Some electric power steering systems can alter the amount of resistance the driver feels when turning the wheel. The electric motor can provide more assistance during low-speed maneuvering to lower the level of effort it takes to turn the wheel. That, in turn, makes moving around tight parking lots and side streets less difficult. But when at higher speeds, like on highways, the electric motor provides less assistance, giving the steering wheel more heft and allowing for a more precise and responsive feeling through the wheel.

Even though the system is a complicated array of sensors and motors, the result is simply an easier driving experience that offers more benefits for drivers.

Other benefits of electric power steering

Making the drive to and from work easier isn't the only benefit of modern EPAS systems.
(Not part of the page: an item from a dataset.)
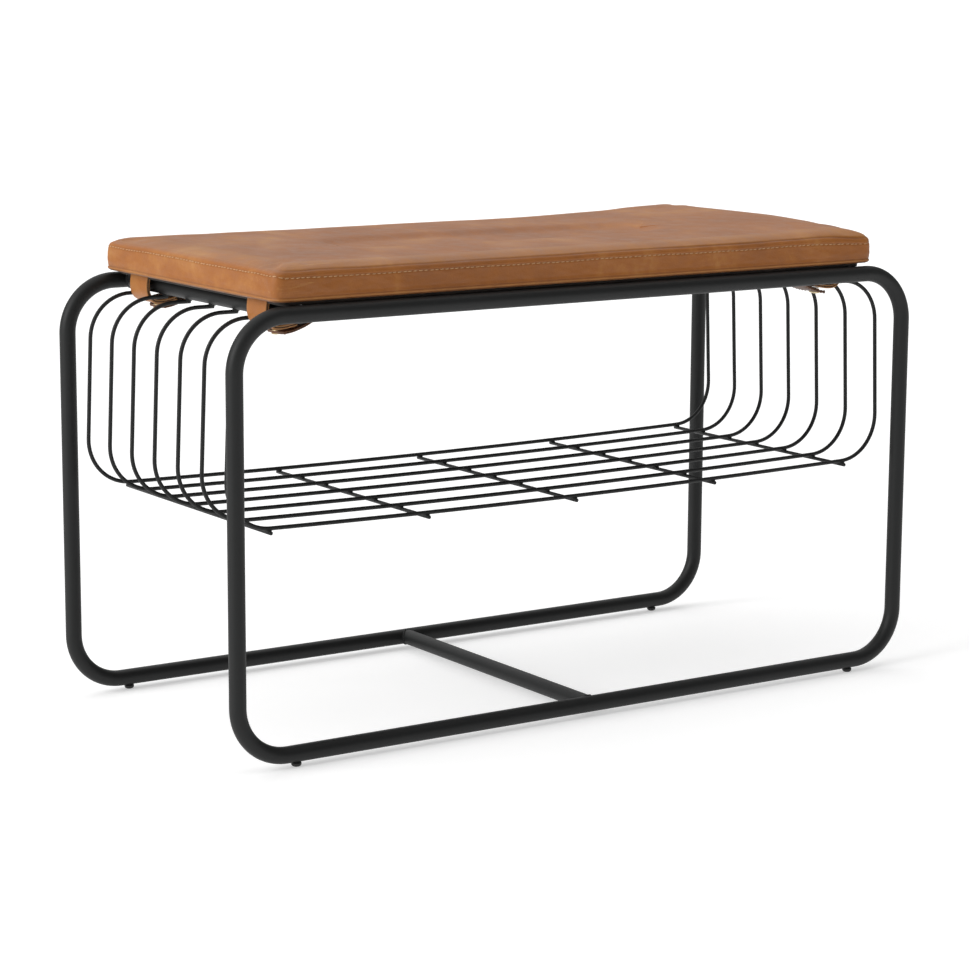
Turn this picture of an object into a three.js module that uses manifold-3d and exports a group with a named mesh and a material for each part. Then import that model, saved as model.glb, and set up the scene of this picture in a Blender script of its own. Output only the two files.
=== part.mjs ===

They also don't require a hydraulic pump to operate. Because the engine doesn't have to operate an auxiliary hydraulics system, EPAS systems are also slightly more efficient than their hydraulic counterparts. With ever-tighter fuel requirements, a more efficient system is a benefit to both drivers and automakers.

The biggest advantage to EPAS systems, however, is that they can be integrated into the advanced driver assist systems that are becoming more and more popular in modern cars. Because an electric motor is placed on the steering column, driving aids are able to intervene and make small corrections to the steering.

For example, lane keeping assistance systems, which keep you centered in the middle of your lane on the highway, wouldn't work with traditional hydraulic steering setups. They need the electric motor to be able to communicate with the rest of the car, as do adaptive cruise control systems and the rest of the vast array of driver aids that are available on modern cars.

Electronic power-assisted steering doesn't just make your car easier to drive — it makes it safer as well.